** Exercise details **
Extract each line of the data below exactly as written.

** Stored data **

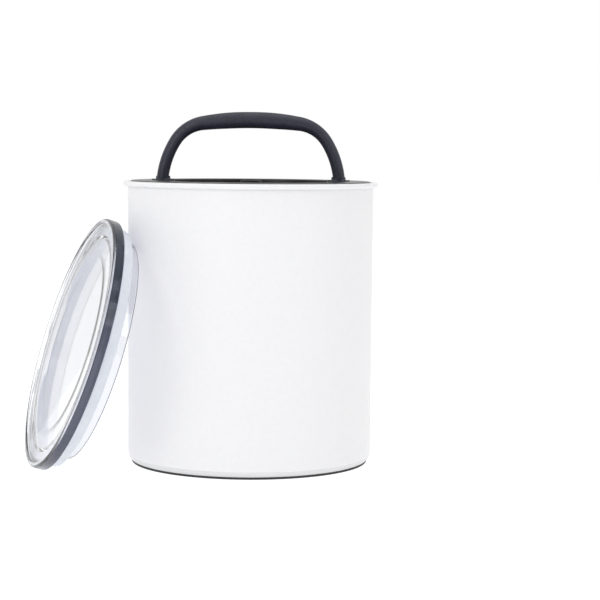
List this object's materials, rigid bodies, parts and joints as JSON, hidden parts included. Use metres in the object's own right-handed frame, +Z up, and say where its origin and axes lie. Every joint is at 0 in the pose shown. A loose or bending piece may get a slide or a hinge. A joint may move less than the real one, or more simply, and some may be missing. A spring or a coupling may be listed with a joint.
{
  "type": "coffee storage canister",
  "caption": "Round metal coffee canister with a push-down plunger, a folding carry handle that works a vent valve, and a clear press-on outer lid leaning on its side.",
  "frame": {"origin": "centre of the underside of the foot ring, on the table", "axes": "+Z up along the canister's axis, +X along the handle to its right foot, -Y towards the front, where the viewer stands"},
  "size_m": [0.2473, 0.2087, 0.2437],
  "materials": {
    "white_coat": "satin white powder coat on steel",
    "bare_steel": "brushed",
    "black_foot": "matt",
    "plunger_plastic": "satin charcoal",
    "handle_plastic": "fine-grained slate",
    "knob_plastic": "satin black",
    "white_plastic": "satin natural",
    "grey_silicone": "matt",
    "smoke_clear": "smoke-tinted clear plastic",
    "frosted_silicone": "translucent frosted"
  },
  "bodies": {
    "canister": {"canister_shell": "white_coat", "base_pan": "bare_steel", "foot_ring": "black_foot"},
    "plunger": {"plunger_plate": "plunger_plastic", "wiper_seal": "grey_silicone", "under_cover": "plunger_plastic", "cover_screws": "bare_steel", "pivot_pin_left": "bare_steel", "pivot_pin_right": "bare_steel", "return_spring": "bare_steel"},
    "handle": {"handle_bail": "handle_plastic"},
    "valve": {"valve_knob": "knob_plastic", "valve_stem": "bare_steel", "lifter_bar": "white_plastic", "valve_disc": "grey_silicone", "stem_clip": "bare_steel"},
    "outer_lid": {"lid_shell": "smoke_clear", "lid_seal": "frosted_silicone"}
  },
  "joints": [
    {"name": "plunger_slide", "type": "slide", "parent": "canister", "child": "plunger", "axis": [0, 0, 1], "range_m": [-0.15, 0.06]},
    {"name": "handle_fold", "type": "hinge", "parent": "plunger", "child": "handle", "pos_m": [0, 0, 0.194], "axis": [-1, 0, 0], "range_deg": [0, 90]},
    {"name": "valve_lift", "type": "slide", "parent": "plunger", "child": "valve", "axis": [0, 0, 1], "range_m": [0, 0.0012], "deforming": ["return_spring"]},
    {"name": "lid_tip", "type": "hinge", "parent": "canister", "child": "outer_lid", "pos_m": [-0.14501, -0.04131, 0.00405], "axis": [0.274, -0.9617, 0], "range_deg": [0, 107.5]}
  ],
  "couplings": [
    {"joint": "valve_lift", "follows": "handle_fold", "m_per_rad": 0.00076}
  ]
}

** Written solution **
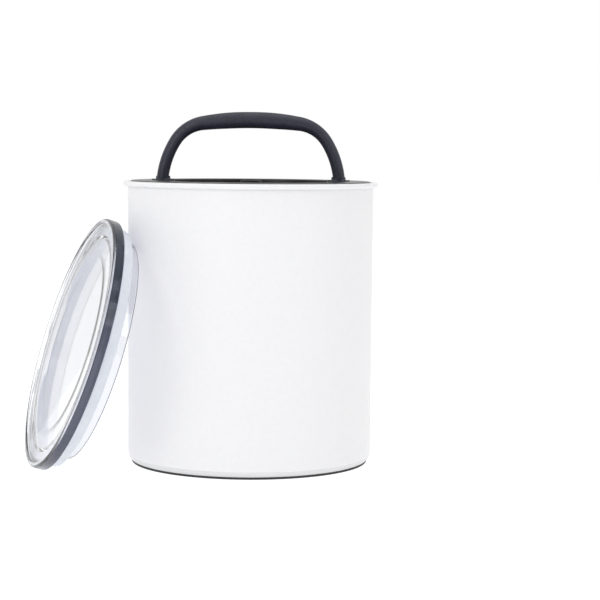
List this object's materials, rigid bodies, parts and joints as JSON, hidden parts included. Use metres in the object's own right-handed frame, +Z up, and say where its origin and axes lie. Every joint is at 0 in the pose shown. A loose or bending piece may get a slide or a hinge. A joint may move less than the real one, or more simply, and some may be missing. A spring or a coupling may be listed with a joint.
{
  "type": "coffee storage canister",
  "caption": "Round metal coffee canister with a push-down plunger, a folding carry handle that works a vent valve, and a clear press-on outer lid leaning on its side.",
  "frame": {"origin": "centre of the underside of the foot ring, on the table", "axes": "+Z up along the canister's axis, +X along the handle to its right foot, -Y towards the front, where the viewer stands"},
  "size_m": [0.2473, 0.2087, 0.2437],
  "materials": {
    "white_coat": "satin white powder coat on steel",
    "bare_steel": "brushed",
    "black_foot": "matt",
    "plunger_plastic": "satin charcoal",
    "handle_plastic": "fine-grained slate",
    "knob_plastic": "satin black",
    "white_plastic": "satin natural",
    "grey_silicone": "matt",
    "smoke_clear": "smoke-tinted clear plastic",
    "frosted_silicone": "translucent frosted"
  },
  "bodies": {
    "canister": {"canister_shell": "white_coat", "base_pan": "bare_steel", "foot_ring": "black_foot"},
    "plunger": {"plunger_plate": "plunger_plastic", "wiper_seal": "grey_silicone", "under_cover": "plunger_plastic", "cover_screws": "bare_steel", "pivot_pin_left": "bare_steel", "pivot_pin_right": "bare_steel", "return_spring": "bare_steel"},
    "handle": {"handle_bail": "handle_plastic"},
    "valve": {"valve_knob": "knob_plastic", "valve_stem": "bare_steel", "lifter_bar": "white_plastic", "valve_disc": "grey_silicone", "stem_clip": "bare_steel"},
    "outer_lid": {"lid_shell": "smoke_clear", "lid_seal": "frosted_silicone"}
  },
  "joints": [
    {"name": "plunger_slide", "type": "slide", "parent": "canister", "child": "plunger", "axis": [0, 0, 1], "range_m": [-0.15, 0.06]},
    {"name": "handle_fold", "type": "hinge", "parent": "plunger", "child": "handle", "pos_m": [0, 0, 0.194], "axis": [-1, 0, 0], "range_deg": [0, 90]},
    {"name": "valve_lift", "type": "slide", "parent": "plunger", "child": "valve", "axis": [0, 0, 1], "range_m": [0, 0.0012], "deforming": ["return_spring"]},
    {"name": "lid_tip", "type": "hinge", "parent": "canister", "child": "outer_lid", "pos_m": [-0.14501, -0.04131, 0.00405], "axis": [0.274, -0.9617, 0], "range_deg": [0, 107.5]}
  ],
  "couplings": [
    {"joint": "valve_lift", "follows": "handle_fold", "m_per_rad": 0.00076}
  ]
}